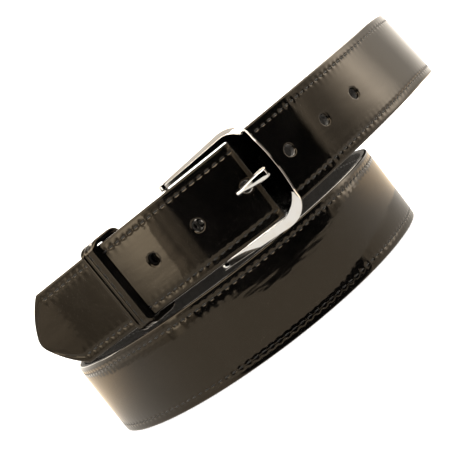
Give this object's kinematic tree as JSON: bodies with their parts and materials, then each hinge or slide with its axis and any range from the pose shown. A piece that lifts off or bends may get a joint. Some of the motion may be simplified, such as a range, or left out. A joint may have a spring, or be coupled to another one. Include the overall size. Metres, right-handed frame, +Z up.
{
  "type": "dress belt",
  "caption": "Black patent leather dress belt, buckled and coiled in two turns on its edge, with a plated frame buckle, a prong and a leather keeper loop.",
  "frame": {"origin": "on the table, under the middle of the coil's bounding box", "axes": "+Z up, the buckle at the front on -Y, the belt's tip towards -X"},
  "size_m": [0.2321, 0.2204, 0.0867],
  "materials": {
    "patent_leather": "high gloss",
    "core_board": "matt",
    "lining_leather": "semi-matt grain",
    "thread": "waxed",
    "buckle_plate": "polished",
    "fastener_metal": "satin"
  },
  "bodies": {
    "strap": {"strap_face": "patent_leather", "strap_core": "core_board", "strap_lining": "lining_leather", "thread_face": "thread", "thread_lining": "thread", "fold_tab": "lining_leather", "fold_posts": "fastener_metal", "fold_screws": "fastener_metal"},
    "buckle": {"buckle_frame": "buckle_plate", "hinge_pin": "fastener_metal"},
    "prong": {"prong": "buckle_plate"},
    "keeper": {"keeper_band": "patent_leather", "keeper_thread": "thread", "keeper_staple": "fastener_metal"}
  },
  "joints": [
    {"name": "frame_swing", "type": "hinge", "parent": "strap", "child": "buckle", "pos_m": [-0.02647, -0.09412, 0.06173], "axis": [0.0211, -0.0069, -0.9998], "range_deg": [0, 2]},
    {"name": "prong_swing", "type": "hinge", "parent": "buckle", "child": "prong", "pos_m": [-0.02647, -0.09412, 0.06173], "axis": [0.0211, -0.0069, -0.9998], "range_deg": [0, 1]},
    {"name": "keeper_slide", "type": "slide", "parent": "strap", "child": "keeper", "axis": [0.8971, -0.4413, 0.0222], "range_m": [-0.004, 0.005]}
  ]
}
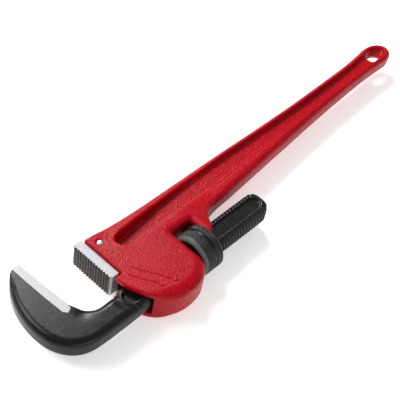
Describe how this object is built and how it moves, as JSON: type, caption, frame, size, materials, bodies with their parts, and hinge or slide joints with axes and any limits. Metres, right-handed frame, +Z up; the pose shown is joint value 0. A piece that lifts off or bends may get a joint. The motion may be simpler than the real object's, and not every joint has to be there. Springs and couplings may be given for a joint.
{
  "type": "pipe wrench",
  "caption": "Straight cast-handle pipe wrench with a sliding hook jaw, toothed heel jaw and knurled adjusting nut, for gripping and turning round pipe",
  "frame": {"origin": "under the middle of the wrench's box, at the height of its lowest point, with the wrench lying on its side", "axes": "+X from the hook jaw to the end of the handle, +Y from the shank to the spine of the handle, +Z up through the thickness, out of the side that carries the pin head"},
  "size_m": [0.6712, 0.151, 0.054],
  "materials": {
    "handle": "red gloss enamel over rough cast iron",
    "heel_jaw": "ground sides, dark hardened teeth",
    "hook_jaw": "black satin forged steel, ground tooth edges",
    "adjusting_nut": "black satin, diamond knurl",
    "flat_spring": "tempered spring steel",
    "coil_spring": "spring wire",
    "heel_jaw_pin": "bright polished steel",
    "spring_rivet": "plain steel"
  },
  "bodies": {
    "frame": {"handle": "handle", "heel_jaw": "heel_jaw", "heel_jaw_pin": "heel_jaw_pin", "coil_spring": "coil_spring", "spring_rivet": "spring_rivet"},
    "spring_leaf": {"flat_spring": "flat_spring"},
    "jaw": {"hook_jaw": "hook_jaw"},
    "nut": {"adjusting_nut": "adjusting_nut"}
  },
  "joints": [
    {"name": "jaw_rock", "type": "hinge", "parent": "frame", "child": "spring_leaf", "pos_m": [-0.20142, -0.01546, 0.027], "axis": [0, 0, 1], "range_deg": [0, 1], "stiffness_Nm_per_rad": 60},
    {"name": "jaw_slide", "type": "slide", "parent": "spring_leaf", "child": "jaw", "axis": [-1, 0, 0], "range_m": [-0.0525, 0.033]},
    {"name": "nut_spin", "type": "hinge", "parent": "spring_leaf", "child": "nut", "pos_m": [-0.122, -0.03506, 0.027], "axis": [1, 0, 0], "range_deg": [-3725, 2342]}
  ],
  "couplings": [
    {"joint": "nut_spin", "follows": "jaw_slide", "rad_per_m": 1236.8}
  ]
}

Task brief: Reproduce the listing above verbatim, from first line to last.

Result of this task:
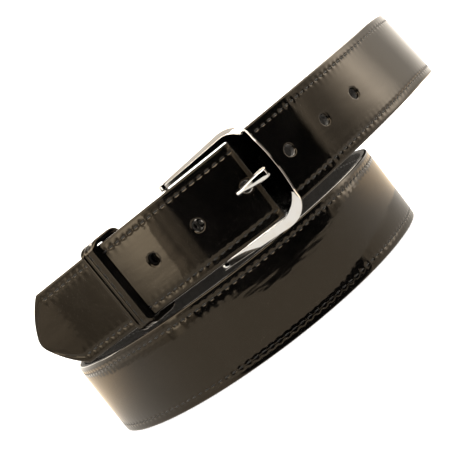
Give this object's kinematic tree as JSON: bodies with their parts and materials, then each hinge or slide with its axis and any range from the pose shown. A piece that lifts off or bends may get a joint. Some of the motion may be simplified, such as a range, or left out. A joint may have a spring, or be coupled to another one. Include the overall size. Metres, right-handed frame, +Z up.
{
  "type": "dress belt",
  "caption": "Black patent leather dress belt, buckled and coiled in two turns on its edge, with a plated frame buckle, a prong and a leather keeper loop.",
  "frame": {"origin": "on the table, under the middle of the coil's bounding box", "axes": "+Z up, the buckle at the front on -Y, the belt's tip towards -X"},
  "size_m": [0.2321, 0.2204, 0.0867],
  "materials": {
    "patent_leather": "high gloss",
    "core_board": "matt",
    "lining_leather": "semi-matt grain",
    "thread": "waxed",
    "buckle_plate": "polished",
    "fastener_metal": "satin"
  },
  "bodies": {
    "strap": {"strap_face": "patent_leather", "strap_core": "core_board", "strap_lining": "lining_leather", "thread_face": "thread", "thread_lining": "thread", "fold_tab": "lining_leather", "fold_posts": "fastener_metal", "fold_screws": "fastener_metal"},
    "buckle": {"buckle_frame": "buckle_plate", "hinge_pin": "fastener_metal"},
    "prong": {"prong": "buckle_plate"},
    "keeper": {"keeper_band": "patent_leather", "keeper_thread": "thread", "keeper_staple": "fastener_metal"}
  },
  "joints": [
    {"name": "frame_swing", "type": "hinge", "parent": "strap", "child": "buckle", "pos_m": [-0.02647, -0.09412, 0.06173], "axis": [0.0211, -0.0069, -0.9998], "range_deg": [0, 2]},
    {"name": "prong_swing", "type": "hinge", "parent": "buckle", "child": "prong", "pos_m": [-0.02647, -0.09412, 0.06173], "axis": [0.0211, -0.0069, -0.9998], "range_deg": [0, 1]},
    {"name": "keeper_slide", "type": "slide", "parent": "strap", "child": "keeper", "axis": [0.8971, -0.4413, 0.0222], "range_m": [-0.004, 0.005]}
  ]
}
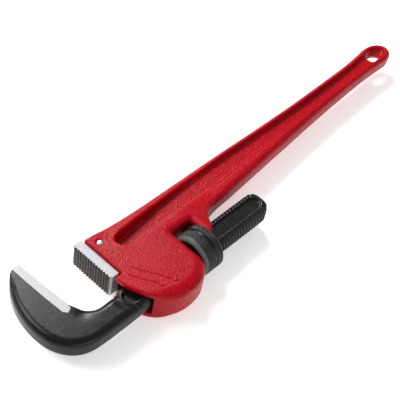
Describe how this object is built and how it moves, as JSON: type, caption, frame, size, materials, bodies with their parts, and hinge or slide joints with axes and any limits. Metres, right-handed frame, +Z up; the pose shown is joint value 0. A piece that lifts off or bends may get a joint. The motion may be simpler than the real object's, and not every joint has to be there. Springs and couplings may be given for a joint.
{
  "type": "pipe wrench",
  "caption": "Straight cast-handle pipe wrench with a sliding hook jaw, toothed heel jaw and knurled adjusting nut, for gripping and turning round pipe",
  "frame": {"origin": "under the middle of the wrench's box, at the height of its lowest point, with the wrench lying on its side", "axes": "+X from the hook jaw to the end of the handle, +Y from the shank to the spine of the handle, +Z up through the thickness, out of the side that carries the pin head"},
  "size_m": [0.6712, 0.151, 0.054],
  "materials": {
    "handle": "red gloss enamel over rough cast iron",
    "heel_jaw": "ground sides, dark hardened teeth",
    "hook_jaw": "black satin forged steel, ground tooth edges",
    "adjusting_nut": "black satin, diamond knurl",
    "flat_spring": "tempered spring steel",
    "coil_spring": "spring wire",
    "heel_jaw_pin": "bright polished steel",
    "spring_rivet": "plain steel"
  },
  "bodies": {
    "frame": {"handle": "handle", "heel_jaw": "heel_jaw", "heel_jaw_pin": "heel_jaw_pin", "coil_spring": "coil_spring", "spring_rivet": "spring_rivet"},
    "spring_leaf": {"flat_spring": "flat_spring"},
    "jaw": {"hook_jaw": "hook_jaw"},
    "nut": {"adjusting_nut": "adjusting_nut"}
  },
  "joints": [
    {"name": "jaw_rock", "type": "hinge", "parent": "frame", "child": "spring_leaf", "pos_m": [-0.20142, -0.01546, 0.027], "axis": [0, 0, 1], "range_deg": [0, 1], "stiffness_Nm_per_rad": 60},
    {"name": "jaw_slide", "type": "slide", "parent": "spring_leaf", "child": "jaw", "axis": [-1, 0, 0], "range_m": [-0.0525, 0.033]},
    {"name": "nut_spin", "type": "hinge", "parent": "spring_leaf", "child": "nut", "pos_m": [-0.122, -0.03506, 0.027], "axis": [1, 0, 0], "range_deg": [-3725, 2342]}
  ],
  "couplings": [
    {"joint": "nut_spin", "follows": "jaw_slide", "rad_per_m": 1236.8}
  ]
}